A Deep Neural Network based Approach for Entity Extraction in Code-Mixed Indian Social Media Text
Proceedings of the Eleventh International Conference on Language Resources and Evaluation (LREC 2018)
Abstract
The rise in accessibility of web to the masses has led to a spurt in the use of social media making it convenient and powerful way to express and exchange information in their own language(s). India, being enormously diversified country have more than 168 millions users on social media. This diversity is also reflected in their scripts where a majority of users often switch between their native language to be more expressive. These linguistic variations make automatic entity extraction both a necessary and a challenging problem. In this paper, we report our work for entity extraction in a code-mixed environment. Entity extraction is a fundamental component in many natural language processing (NLP) applications. The task of entity extraction faces more challenges while dealing with unstructured and informal texts, and mixing of scripts (i.e., code-mixing) further adds complexities to the process.

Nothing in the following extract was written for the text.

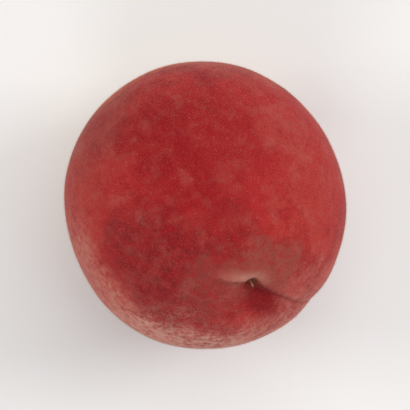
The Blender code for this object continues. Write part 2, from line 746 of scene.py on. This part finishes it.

Our proposed approach is based on the popular deep neural network based Gated Recurrent Unit (GRU) units that discover the higher level features from the text automatically. It does not require handcrafted features or rules, unlike the existing systems. To the best of our knowledge, it is the first attempt for entity extraction from code mixed data using the deep neural network. The proposed system achieves the F-scores of 66.04% and 53.85% for English-Hindi and English-Tamil language pairs, respectively.